The landlord’s handling of the complaint

Finding

Reasonable redress

  1. The landlord’s complaints policy sets out its timeframes for responding to complaints. It will acknowledge a complaint within 5 working days and issue a stage 1 response within 10 working days of that acknowledgement. If the resident requests escalation to stage 2, the landlord will acknowledge the request within 5 working days and provide its stage 2 response within 20 working days of that acknowledgement. If the landlord anticipates its responses may be delayed it can request a 10 working day extension at stage one, and a 20 day extension at stage 2.
  2. The resident submitted a complaint on 30 January 2025. The landlord acknowledged the complaint on 13 February 2025, which was 11 working days later and not in line with its policy.
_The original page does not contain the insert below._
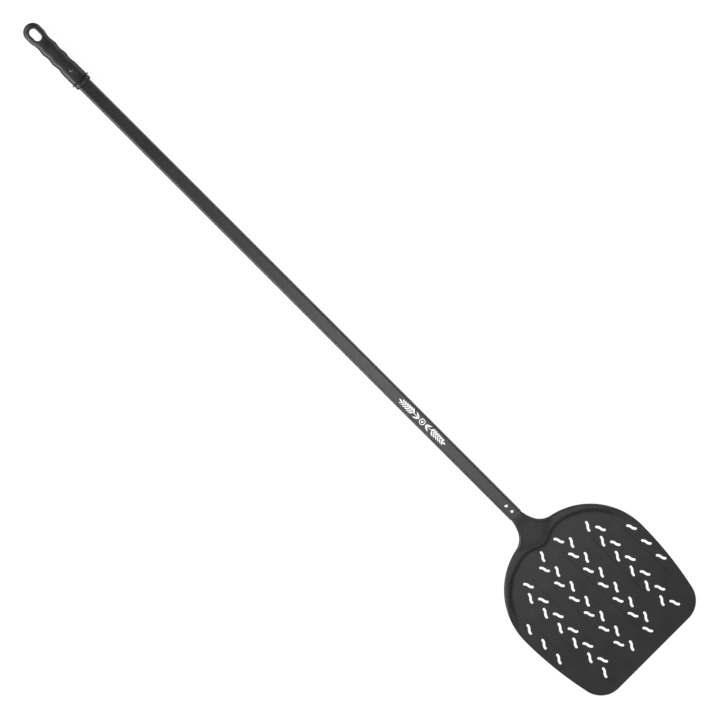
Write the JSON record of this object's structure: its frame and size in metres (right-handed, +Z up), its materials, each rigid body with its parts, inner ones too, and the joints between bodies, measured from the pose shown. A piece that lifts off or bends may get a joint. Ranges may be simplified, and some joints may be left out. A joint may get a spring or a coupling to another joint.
{
  "type": "perforated pizza peel",
  "caption": "Long-handled pizza peel: a perforated, ribbed sheet-metal blade riveted into a flat tube, with a moulded hanging grip.",
  "frame": {"origin": "halfway along the peel and across it, on the surface that the peel lies on, which is the plane of the blade's underside", "axes": "+X along the peel from the grip to the blade's front edge, +Y across the blade, +Z up out of the blade's top face"},
  "size_m": [1.934, 0.36, 0.029],
  "materials": {
    "blade_metal": "satin black hard-anodised sheet",
    "tube_metal": "satin black anodised extrusion with fine lengthwise lines",
    "rivet_metal": "bright bare aluminium",
    "grip_plastic": "finely textured black polypropylene",
    "screw_metal": "black zinc-plated steel with bright worn recess edges",
    "print_ink": "pale grey pad print, a plain ornament with no lettering"
  },
  "bodies": {
    "root": {"blade": "blade_metal", "handle_tube": "tube_metal", "rivet_front": "rivet_metal", "rivet_rear": "rivet_metal", "grip": "grip_plastic", "grip_screw": "screw_metal"}
  },
  "joints": []
}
However, the landlord issued its stage 1 response within the required timescale.
  3. The resident escalated the complaint on 18 February 2025. The landlord took 37 working days to acknowledge the escalation. On 21 May 2025, the landlord requested a 20-working-day extension for its stage 2 response and provided the response within that extended timeframe.
  4. In its complaint responses, the landlord acknowledged the delays and explained these were due to a high volume of complaints following the implementation of a new system. The landlord apologised, which was reasonable in the circumstances.

Learning

  1. The resident’s complaint highlighted shortcomings in the landlord’s responses to communications from the resident, and the lack of contingency arrangements during the housing officer’s sickness absence.